When people ask, what is yeast? They seldom realize that it is actually something classified as a fungi, of which there are over 1,500 different species. Yeast, or eukaryotic micro-organisms to give it its correct meaning, is actually a living single cell. Yeast used as a leavening agent in bread making is often known by the name of baker’s yeast, it works by converting the fermentable sugars in the dough into carbon dioxide and ethanol. This yeast is of the Saccharomyces cerevisiae species and is also used in the fermenting of alcohol, where it is then known as brewer’s yeast.
Louis Pastuer was the first to be credited with discovering and understanding the methods of culturing pure strains of yeast in the 1850’s. His discoveries lead to the development of the process that is still used today.

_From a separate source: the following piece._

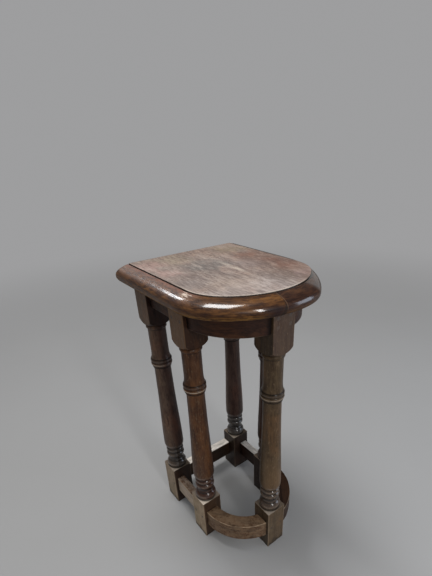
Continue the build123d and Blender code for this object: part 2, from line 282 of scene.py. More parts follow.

There are two forms of yeast that can be bought today:
Fresh yeast is an ivory color and has a yellowish hue, and is more often used by professional bakers. This yeast is soft, moist and can easily be crumbled. It is, however, highly perishable and needs to be kept in a chilled environment and used within a short time of opening.
Dry yeast was developed for the United States armed forces during World War II. This yeast did not need to be kept in a chilled environment, had a much longer shelf life and was not affected by temperature changes anywhere near as much as fresh yeast.
Which Yeast to Use
When using fresh yeast you should always ensure that there no dark or dried areas on the yeast. As mentioned above fresh yeast does not have a very long shelf life and so can work out expensive to use unless you are doing a lot baking all in one go. Also I have found when using fresh yeast that it does not mix easily with sugar which results in the cells breaking down and the dough not rising properly.
Dry yeast comes in a packet and can be all shapes and sizes is never easy to decide which brand to buy. I’ve tried quite a few different types from regular active dry yeast to the rapid rise yeast and I have to say that I have found that I can use both fresh and dry in my bread maker, but I do prefer the regular dry yeast as I can use this either by hand or in my machine.
Rapid Rise yeast does work in half the time but I have found that there was a lose of flavor and the texture of the dough lacked elasticity.
Some recipes ask for yeast to be added to warm water first, this allows the yeast to activate, which in turn helps bubbles form and this enables the dough to rise. All action within the dough will stop once the mixture is placed in the oven as extreme temperature kills off yeast.
I have also discovered that sweet dough need more yeast, which sometimes can be double the amount normally used in bread dough. This is because the extra sugar used to sweetened the dough tends to slow the yeast down .Although yeast is more commonly known as being used in alcoholic drinks and baking, it can also be used in making batter for fish too.
I should add that when ever cooking with yeast ensure that you use the correct quantity as too much will give the dough an over powering yeasty taste and too little will cause the dough not to rise.